Rows from an object dataset:
···

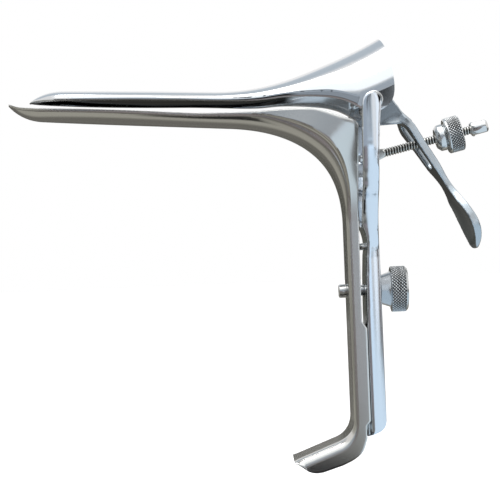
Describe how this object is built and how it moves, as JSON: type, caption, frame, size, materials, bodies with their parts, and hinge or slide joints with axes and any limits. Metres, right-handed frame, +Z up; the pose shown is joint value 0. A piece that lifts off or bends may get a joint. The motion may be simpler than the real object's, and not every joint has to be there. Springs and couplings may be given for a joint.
{
  "type": "bivalve speculum",
  "caption": "Metal speculum with a hinged upper blade and bell, a sliding lower blade and handle, a yoke frame, a thumb lever with screw rod and nut, and a clamp knob.",
  "frame": {"origin": "in the grip, on the clamp bolt's axis at the front face of the frame bar, half way across", "axes": "+X to the user, blades reach towards -X; +Y across, to the lever's side; +Z up along the handle"},
  "size_m": [0.178, 0.0629, 0.1548],
  "materials": {
    "blade_steel": "polished sheet with a faint satin grain",
    "frame_steel": "polished forging, slightly uneven",
    "fastener_steel": "turned, bright",
    "knurled_steel": "turned and knurled, bright"
  },
  "bodies": {
    "frame_body": {"frame": "frame_steel", "guide_stud": "fastener_steel", "hinge_rivet_near": "fastener_steel", "hinge_rivet_far": "fastener_steel", "hinge_spacer": "fastener_steel", "rod_pivot_pin": "fastener_steel", "clamp_bolt": "fastener_steel"},
    "upper_body": {"upper_blade": "blade_steel", "thumb_lever": "frame_steel", "lever_rivets": "fastener_steel"},
    "lower_body": {"lower_blade": "blade_steel"},
    "rod_body": {"threaded_rod": "fastener_steel", "rod_end_cap": "fastener_steel"},
    "nut_body": {"thumb_nut": "knurled_steel"},
    "knob_body": {"clamp_knob": "knurled_steel"}
  },
  "joints": [
    {"name": "blade_tilt", "type": "hinge", "parent": "frame_body", "child": "upper_body", "pos_m": [0.0044, 0, 0.0668], "axis": [0, 1, 0], "range_deg": [0, 30]},
    {"name": "handle_slide", "type": "slide", "parent": "frame_body", "child": "lower_body", "axis": [0, 0, -1], "range_m": [0, 0.022]},
    {"name": "rod_swing", "type": "hinge", "parent": "frame_body", "child": "rod_body", "pos_m": [0.0025, 0.0285, 0.0491], "axis": [0, 1, 0], "range_deg": [0, 18]},
    {"name": "nut_travel", "type": "slide", "parent": "rod_body", "child": "nut_body", "axis": [0.9755, 0, 0.2198], "range_m": [-0.0129, 0]},
    {"name": "knob_turn", "type": "hinge", "parent": "frame_body", "child": "knob_body", "pos_m": [0.0059, 0, 0], "axis": [1, 0, 0], "range_deg": [0, 720]}
  ],
  "couplings": [
    {"joint": "rod_swing", "follows": "blade_tilt", "ratio": 0.6},
    {"joint": "nut_travel", "follows": "blade_tilt", "m_per_rad": -0.0246}
  ]
}
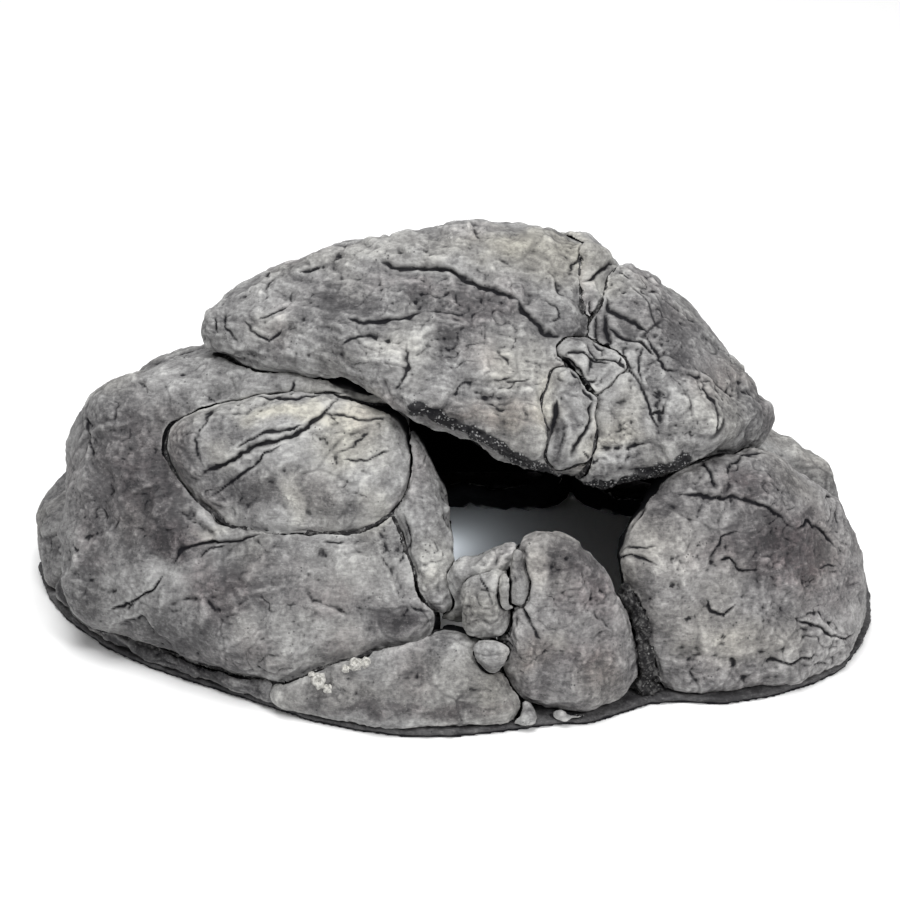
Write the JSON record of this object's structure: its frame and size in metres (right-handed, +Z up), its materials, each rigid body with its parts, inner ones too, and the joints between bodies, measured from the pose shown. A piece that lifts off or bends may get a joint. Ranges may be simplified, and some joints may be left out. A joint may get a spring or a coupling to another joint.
{
  "type": "aquarium cave ornament",
  "caption": "Hollow resin rock cave for an aquarium or pond: bonded stone castings on a flat rim, open underneath, with one front mouth.",
  "frame": {"origin": "centre of the footprint, on the face the ornament stands on", "axes": "+Z up, -Y out of the mouth towards the viewer, +X to the right as the mouth is faced"},
  "size_m": [0.4136, 0.2488, 0.1837],
  "materials": {
    "rock_grey": "hand-painted stone-filled resin, matte mid grey with dark washed cracks",
    "rock_pale": "hand-painted stone-filled resin, matte, pale dry-brushed grey with cream tints",
    "rock_brown": "hand-painted stone-filled resin, matte grey with brown and purple tints",
    "rock_dark": "rough matte resin with a dark wash",
    "joint_resin": "rough dark bonding resin"
  },
  "bodies": {
    "root": {"base_rim": "rock_dark", "roof_slab": "rock_grey", "roof_right_block": "rock_pale", "roof_crown_stone": "rock_pale", "roof_fracture_shard": "rock_grey", "roof_wedge_stone": "rock_grey", "left_boulder": "rock_grey", "left_face_slab": "rock_pale", "left_edge_shard": "rock_pale", "left_rear_stone": "rock_grey", "left_toe_ledge": "rock_dark", "front_slab": "rock_pale", "mouth_cobble": "rock_pale", "mouth_cap_stone": "rock_grey", "mouth_slivers": "rock_pale", "wedge_chip": "rock_pale", "centre_boulder": "rock_brown", "toe_pebbles": "rock_pale", "right_boulder": "rock_brown", "right_rear_stone": "rock_grey", "rear_left_boulder": "rock_grey", "rear_centre_boulder": "rock_grey", "rear_right_boulder": "rock_grey", "right_seam_putty": "joint_resin", "roof_joint_resin": "joint_resin", "left_joint_resin": "joint_resin", "front_joint_resin": "joint_resin", "rear_joint_resin": "joint_resin"}
  },
  "joints": []
}
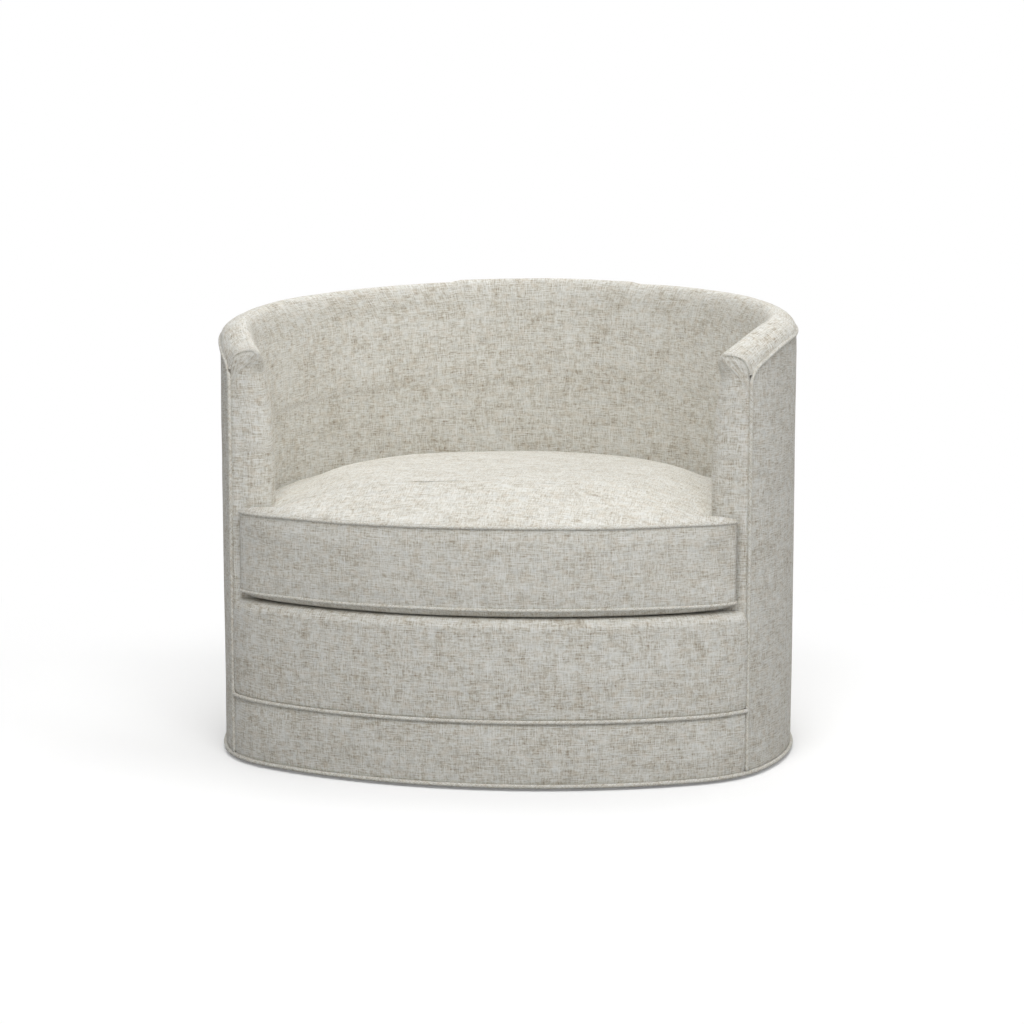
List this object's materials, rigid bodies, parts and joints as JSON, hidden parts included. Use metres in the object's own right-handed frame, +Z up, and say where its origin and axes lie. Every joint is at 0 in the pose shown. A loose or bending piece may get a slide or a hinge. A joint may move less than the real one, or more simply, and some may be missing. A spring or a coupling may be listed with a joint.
{
  "type": "barrel swivel chair",
  "caption": "Upholstered barrel swivel chair with a padded round back and arms in one sweep, a loose T-shaped seat cushion and welted seams, turning on a hidden ball race.",
  "frame": {"origin": "on the floor, under the swivel axis", "axes": "+Z up along the swivel axis, the chair faces -Y, +X is the chair's left arm as seen by its sitter, and the viewer's right"},
  "size_m": [0.8649, 0.7709, 0.6861],
  "materials": {
    "linen_fabric": "heathered off-white linen-look plain weave",
    "welt_fabric": "the same weave cut on the bias over cord",
    "zip_fabric": "woven tape with a nylon coil",
    "felt": "grey pressed felt",
    "cambric": "black non-woven",
    "foam": "cream polyurethane foam and fibre",
    "hardwood": "planed hardwood",
    "plywood": "bare plywood",
    "panel_board": "brown bending board",
    "black_steel": "black powder coat",
    "zinc_steel": "zinc plated",
    "nylon": "natural nylon"
  },
  "bodies": {
    "base": {"floor_ring": "nylon", "base_ring": "black_steel", "base_spokes": "black_steel", "hub_boss": "black_steel", "lower_race": "zinc_steel", "king_pin": "zinc_steel", "king_pin_washer": "zinc_steel", "king_pin_nut": "zinc_steel"},
    "cage": {"ball_cage": "nylon", "bearing_balls": "zinc_steel"},
    "chair": {"upper_race": "zinc_steel", "race_bolts": "zinc_steel", "swivel_board": "plywood", "kick_band": "plywood", "front_rail": "plywood", "front_post_left": "hardwood", "front_post_right": "hardwood", "back_posts": "hardwood", "top_rail": "plywood", "seat_ring": "plywood", "glue_blocks": "hardwood", "seat_springs": "zinc_steel", "spring_clips": "black_steel", "deck_felt": "felt", "deck_cover": "linen_fabric", "dust_cover": "cambric", "outside_panel": "panel_board", "wall_padding": "foam", "inside_cover": "linen_fabric", "outside_cover": "linen_fabric", "arm_front_left": "linen_fabric", "arm_front_right": "linen_fabric", "front_padding": "foam", "rail_cover": "linen_fabric", "base_band": "linen_fabric", "edge_welt": "welt_fabric", "mid_welt": "welt_fabric", "bottom_welt": "welt_fabric"},
    "cushion": {"cushion_core": "foam", "cushion_cover": "linen_fabric", "cushion_top_welt": "welt_fabric", "cushion_bottom_welt": "welt_fabric", "zip_tape": "zip_fabric"},
    "zip": {"zip_slider": "zinc_steel"}
  },
  "joints": [
    {"name": "seat_swivel", "type": "hinge", "parent": "base", "child": "chair", "pos_m": [0, 0, 0.036], "axis": [0, 0, 1], "continuous": true},
    {"name": "cage_turn", "type": "hinge", "parent": "base", "child": "cage", "pos_m": [0, 0, 0.036], "axis": [0, 0, 1], "continuous": true},
    {"name": "cushion_lift", "type": "slide", "parent": "chair", "child": "cushion", "axis": [0, 0, 1], "range_m": [0, 0.45]},
    {"name": "zip_slide", "type": "hinge", "parent": "cushion", "child": "zip", "pos_m": [0, 0, 0.31], "axis": [0, 0, 1], "range_deg": [0, 68]}
  ],
  "couplings": [
    {"joint": "cage_turn", "follows": "seat_swivel", "ratio": 0.5}
  ]
}
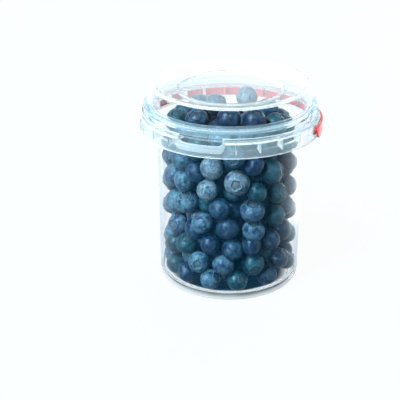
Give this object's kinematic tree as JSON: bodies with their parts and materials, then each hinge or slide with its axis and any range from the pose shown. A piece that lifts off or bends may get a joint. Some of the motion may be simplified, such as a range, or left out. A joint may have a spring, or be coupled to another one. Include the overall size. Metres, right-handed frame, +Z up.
{
  "type": "punnet of blueberries",
  "caption": "Clear round plastic tub full of blueberries, with a press-on domed lid, a guard collar with a pull notch, and a red bail handle folded back.",
  "frame": {"origin": "on the tub's axis, in the plane that its foot ring stands on", "axes": "+Z up along the tub's axis; +X along the handle's pivots; -Y the front, where the collar has its pull notch"},
  "size_m": [0.1212, 0.1192, 0.136],
  "materials": {
    "clear_plastic": "clear polypropylene, glossy, faintly milky where it is thick",
    "red_plastic": "moulded red polypropylene, satin gloss",
    "berry_skin": "dark blue fruit skin under a pale waxy bloom"
  },
  "bodies": {
    "tub": {"tub": "clear_plastic", "lid": "clear_plastic", "blueberries": "berry_skin"},
    "handle": {"handle": "red_plastic"}
  },
  "joints": [
    {"name": "handle_swing", "type": "hinge", "parent": "tub", "child": "handle", "pos_m": [0, 0, 0.1094], "axis": [1, 0, 0], "range_deg": [0, 180]}
  ]
}
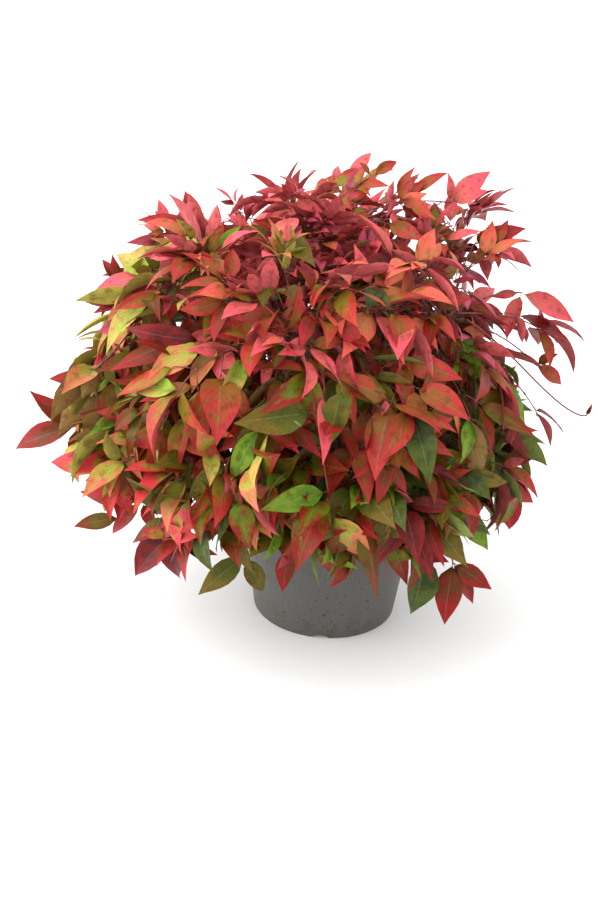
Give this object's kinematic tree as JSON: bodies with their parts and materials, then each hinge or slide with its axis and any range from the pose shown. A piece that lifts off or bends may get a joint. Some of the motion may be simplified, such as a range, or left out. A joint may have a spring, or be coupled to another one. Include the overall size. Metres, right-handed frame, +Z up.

···

## YOUR OBJECTIVE
What count of lines in the listing contain the word "JSON"? Reply with the number only.

## OUTPUT BELOW
5